-- START Supplied information --
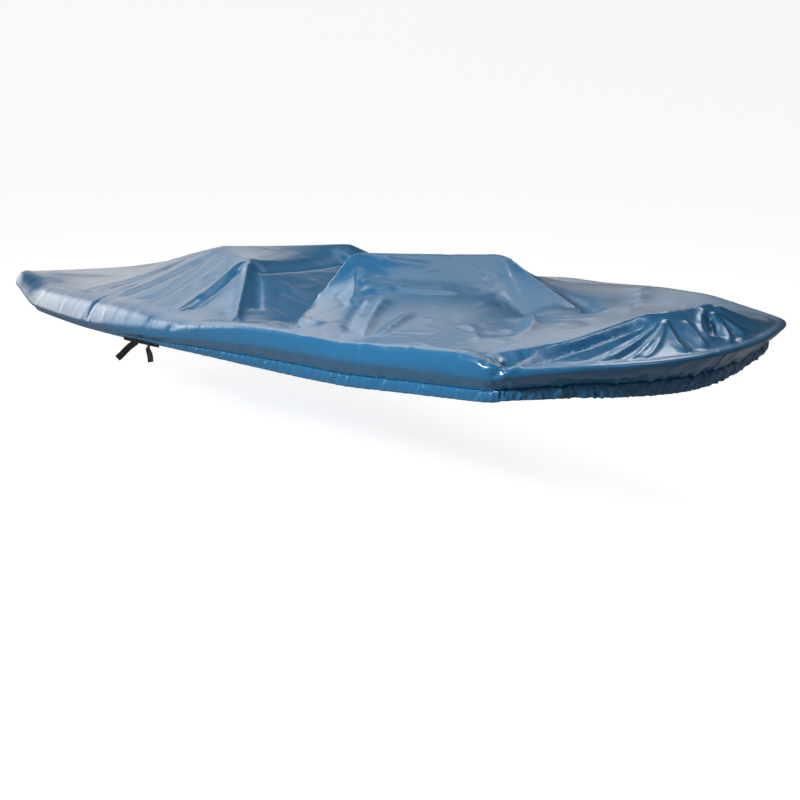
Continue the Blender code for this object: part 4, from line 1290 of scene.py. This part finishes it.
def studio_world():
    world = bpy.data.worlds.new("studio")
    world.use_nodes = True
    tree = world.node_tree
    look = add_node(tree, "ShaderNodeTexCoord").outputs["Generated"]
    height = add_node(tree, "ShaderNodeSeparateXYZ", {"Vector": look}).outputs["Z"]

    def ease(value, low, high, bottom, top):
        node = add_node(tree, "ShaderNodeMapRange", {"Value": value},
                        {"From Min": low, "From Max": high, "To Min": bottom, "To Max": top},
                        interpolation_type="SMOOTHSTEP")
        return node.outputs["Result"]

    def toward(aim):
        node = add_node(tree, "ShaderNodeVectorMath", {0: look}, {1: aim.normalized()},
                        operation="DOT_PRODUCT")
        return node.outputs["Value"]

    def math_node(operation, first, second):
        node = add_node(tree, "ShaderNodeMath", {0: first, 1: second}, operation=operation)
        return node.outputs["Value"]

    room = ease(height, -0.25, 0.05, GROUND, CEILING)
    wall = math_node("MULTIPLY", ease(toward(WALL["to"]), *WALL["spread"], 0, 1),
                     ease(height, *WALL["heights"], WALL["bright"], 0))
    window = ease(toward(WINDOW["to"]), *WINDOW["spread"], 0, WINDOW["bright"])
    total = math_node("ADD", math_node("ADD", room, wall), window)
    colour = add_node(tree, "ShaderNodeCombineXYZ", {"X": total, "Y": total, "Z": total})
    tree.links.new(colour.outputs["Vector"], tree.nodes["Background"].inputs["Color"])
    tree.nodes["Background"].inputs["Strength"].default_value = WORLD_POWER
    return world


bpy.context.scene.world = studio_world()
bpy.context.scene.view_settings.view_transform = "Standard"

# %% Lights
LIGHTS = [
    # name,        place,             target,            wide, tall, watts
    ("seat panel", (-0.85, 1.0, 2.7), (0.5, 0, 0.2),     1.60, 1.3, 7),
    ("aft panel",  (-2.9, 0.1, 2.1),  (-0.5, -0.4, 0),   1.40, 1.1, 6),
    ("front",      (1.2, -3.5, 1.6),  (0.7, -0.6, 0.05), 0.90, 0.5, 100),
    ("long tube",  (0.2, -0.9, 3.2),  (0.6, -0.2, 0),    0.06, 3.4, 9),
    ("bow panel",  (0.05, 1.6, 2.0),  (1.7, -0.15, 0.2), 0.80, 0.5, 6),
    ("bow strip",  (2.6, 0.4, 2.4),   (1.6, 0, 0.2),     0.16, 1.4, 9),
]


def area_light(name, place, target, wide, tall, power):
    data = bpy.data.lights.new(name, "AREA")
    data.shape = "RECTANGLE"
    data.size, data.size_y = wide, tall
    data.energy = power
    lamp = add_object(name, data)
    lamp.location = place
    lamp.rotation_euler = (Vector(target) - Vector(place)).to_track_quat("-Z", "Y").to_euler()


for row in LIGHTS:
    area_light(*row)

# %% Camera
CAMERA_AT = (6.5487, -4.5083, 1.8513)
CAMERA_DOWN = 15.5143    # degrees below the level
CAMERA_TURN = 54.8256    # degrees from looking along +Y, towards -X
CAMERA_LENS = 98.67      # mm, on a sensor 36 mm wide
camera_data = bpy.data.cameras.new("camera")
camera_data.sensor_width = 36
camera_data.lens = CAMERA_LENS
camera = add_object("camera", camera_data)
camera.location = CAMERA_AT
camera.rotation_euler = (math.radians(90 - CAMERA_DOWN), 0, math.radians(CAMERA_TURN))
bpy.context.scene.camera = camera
-- END Supplied information --
-- START Supplied information --
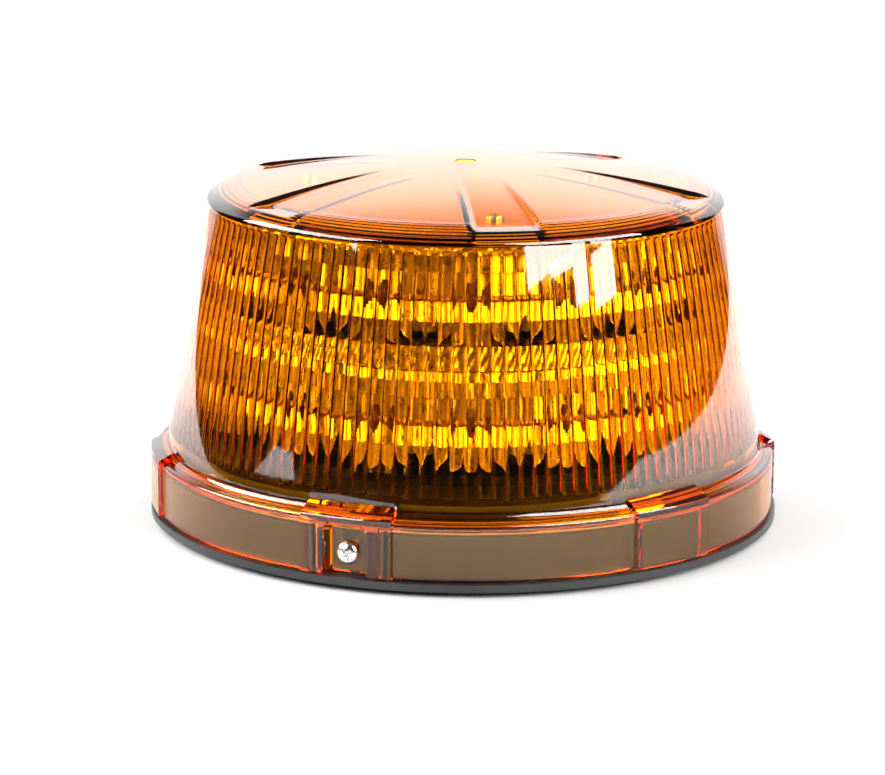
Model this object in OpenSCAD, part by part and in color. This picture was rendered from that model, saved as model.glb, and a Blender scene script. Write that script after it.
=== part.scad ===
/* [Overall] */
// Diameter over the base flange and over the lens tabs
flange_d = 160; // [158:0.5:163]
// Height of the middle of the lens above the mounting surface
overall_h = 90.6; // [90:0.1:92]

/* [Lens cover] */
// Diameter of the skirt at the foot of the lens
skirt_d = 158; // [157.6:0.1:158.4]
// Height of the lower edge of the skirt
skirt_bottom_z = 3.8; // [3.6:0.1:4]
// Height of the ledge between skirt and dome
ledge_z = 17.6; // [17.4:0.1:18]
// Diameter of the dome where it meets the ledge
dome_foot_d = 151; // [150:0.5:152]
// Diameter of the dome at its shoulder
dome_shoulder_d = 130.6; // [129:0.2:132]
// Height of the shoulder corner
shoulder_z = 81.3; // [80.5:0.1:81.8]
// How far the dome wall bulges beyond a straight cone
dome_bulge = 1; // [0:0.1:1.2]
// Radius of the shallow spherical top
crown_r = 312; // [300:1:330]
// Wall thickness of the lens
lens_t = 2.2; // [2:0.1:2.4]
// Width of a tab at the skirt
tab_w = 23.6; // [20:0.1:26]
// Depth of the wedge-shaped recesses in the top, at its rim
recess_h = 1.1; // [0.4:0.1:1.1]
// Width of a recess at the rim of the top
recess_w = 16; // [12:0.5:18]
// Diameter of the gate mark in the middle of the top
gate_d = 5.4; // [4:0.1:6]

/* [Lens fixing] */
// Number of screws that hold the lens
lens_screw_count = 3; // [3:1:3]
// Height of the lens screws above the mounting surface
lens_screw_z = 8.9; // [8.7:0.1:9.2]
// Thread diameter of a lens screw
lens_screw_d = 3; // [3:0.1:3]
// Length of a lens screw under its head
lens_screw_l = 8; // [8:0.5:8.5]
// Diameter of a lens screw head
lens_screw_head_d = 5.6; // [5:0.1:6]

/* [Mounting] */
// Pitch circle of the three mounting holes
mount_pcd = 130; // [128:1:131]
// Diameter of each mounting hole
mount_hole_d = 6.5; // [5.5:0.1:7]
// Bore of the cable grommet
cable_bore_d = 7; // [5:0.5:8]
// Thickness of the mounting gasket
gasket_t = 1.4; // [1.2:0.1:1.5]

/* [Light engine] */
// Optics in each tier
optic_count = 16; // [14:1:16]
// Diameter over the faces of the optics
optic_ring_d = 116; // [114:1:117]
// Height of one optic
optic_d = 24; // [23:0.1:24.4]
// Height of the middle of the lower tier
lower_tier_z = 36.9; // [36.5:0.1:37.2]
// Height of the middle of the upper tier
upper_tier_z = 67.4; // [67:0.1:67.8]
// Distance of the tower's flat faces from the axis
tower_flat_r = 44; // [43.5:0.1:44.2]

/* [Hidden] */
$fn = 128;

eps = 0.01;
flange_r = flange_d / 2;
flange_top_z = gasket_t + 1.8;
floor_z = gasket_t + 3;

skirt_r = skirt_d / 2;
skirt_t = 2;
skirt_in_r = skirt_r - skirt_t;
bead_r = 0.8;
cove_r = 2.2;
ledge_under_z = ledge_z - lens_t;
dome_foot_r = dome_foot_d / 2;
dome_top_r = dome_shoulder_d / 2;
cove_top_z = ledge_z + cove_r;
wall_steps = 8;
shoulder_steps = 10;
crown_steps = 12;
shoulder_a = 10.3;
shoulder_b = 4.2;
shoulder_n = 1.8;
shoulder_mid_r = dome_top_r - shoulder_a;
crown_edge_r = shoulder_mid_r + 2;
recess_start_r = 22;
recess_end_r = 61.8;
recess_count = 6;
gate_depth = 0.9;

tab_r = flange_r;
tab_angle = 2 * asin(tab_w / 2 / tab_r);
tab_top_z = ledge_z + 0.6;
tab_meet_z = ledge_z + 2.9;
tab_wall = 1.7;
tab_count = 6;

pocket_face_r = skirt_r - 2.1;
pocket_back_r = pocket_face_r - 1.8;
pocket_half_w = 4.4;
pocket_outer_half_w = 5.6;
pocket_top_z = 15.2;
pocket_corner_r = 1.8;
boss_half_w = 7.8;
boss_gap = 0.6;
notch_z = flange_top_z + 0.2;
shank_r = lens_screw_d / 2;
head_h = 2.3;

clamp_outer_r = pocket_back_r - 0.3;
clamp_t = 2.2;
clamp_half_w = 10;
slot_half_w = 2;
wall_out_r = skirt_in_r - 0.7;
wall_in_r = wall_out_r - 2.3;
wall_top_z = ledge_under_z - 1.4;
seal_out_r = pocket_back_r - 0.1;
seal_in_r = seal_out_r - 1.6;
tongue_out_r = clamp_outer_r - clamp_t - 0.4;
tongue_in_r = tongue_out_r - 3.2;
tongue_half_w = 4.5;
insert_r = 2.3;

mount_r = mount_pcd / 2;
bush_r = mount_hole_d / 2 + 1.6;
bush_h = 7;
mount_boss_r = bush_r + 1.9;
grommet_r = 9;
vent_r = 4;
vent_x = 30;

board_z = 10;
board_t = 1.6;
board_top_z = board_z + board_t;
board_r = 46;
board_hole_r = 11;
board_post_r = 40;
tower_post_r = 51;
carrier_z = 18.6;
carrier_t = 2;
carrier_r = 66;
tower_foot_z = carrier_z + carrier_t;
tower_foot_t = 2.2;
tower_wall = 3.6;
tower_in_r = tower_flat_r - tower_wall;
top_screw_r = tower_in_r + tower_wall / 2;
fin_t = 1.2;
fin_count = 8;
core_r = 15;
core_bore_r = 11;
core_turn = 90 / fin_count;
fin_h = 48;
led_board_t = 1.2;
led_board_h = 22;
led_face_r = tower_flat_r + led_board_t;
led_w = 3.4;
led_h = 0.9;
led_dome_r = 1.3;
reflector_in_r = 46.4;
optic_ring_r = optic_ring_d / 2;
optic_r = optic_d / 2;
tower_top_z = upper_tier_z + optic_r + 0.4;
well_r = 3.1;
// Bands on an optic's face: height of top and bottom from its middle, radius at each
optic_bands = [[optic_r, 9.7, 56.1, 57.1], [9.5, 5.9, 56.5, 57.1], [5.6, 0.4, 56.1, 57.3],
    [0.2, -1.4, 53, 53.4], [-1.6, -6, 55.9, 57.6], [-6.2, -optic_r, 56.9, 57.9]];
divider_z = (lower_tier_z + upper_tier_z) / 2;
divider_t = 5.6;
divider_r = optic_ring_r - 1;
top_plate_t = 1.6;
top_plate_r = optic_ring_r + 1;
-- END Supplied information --
-- START Supplied information --
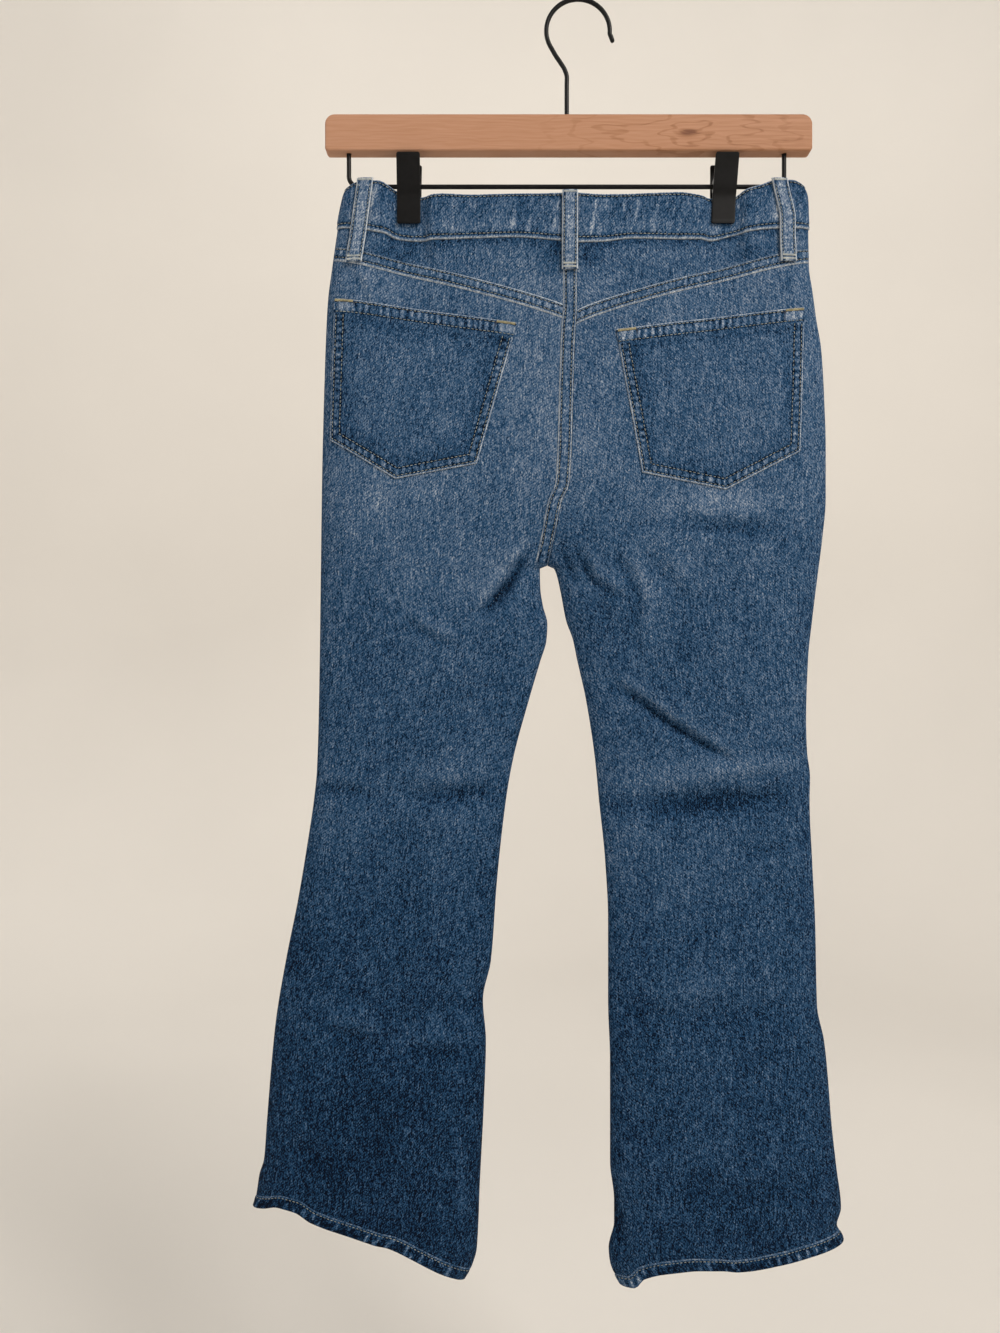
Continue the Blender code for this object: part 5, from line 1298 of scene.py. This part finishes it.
-- END Supplied information --
Instructions to follow — Retype the entries above exactly, but only from the line containing "Model this object" through the line containing "overall_h = 90.6; // [90:0.1:92]", both included.

Final result —
Model this object in OpenSCAD, part by part and in color. This picture was rendered from that model, saved as model.glb, and a Blender scene script. Write that script after it.
=== part.scad ===
/* [Overall] */
// Diameter over the base flange and over the lens tabs
flange_d = 160; // [158:0.5:163]
// Height of the middle of the lens above the mounting surface
overall_h = 90.6; // [90:0.1:92]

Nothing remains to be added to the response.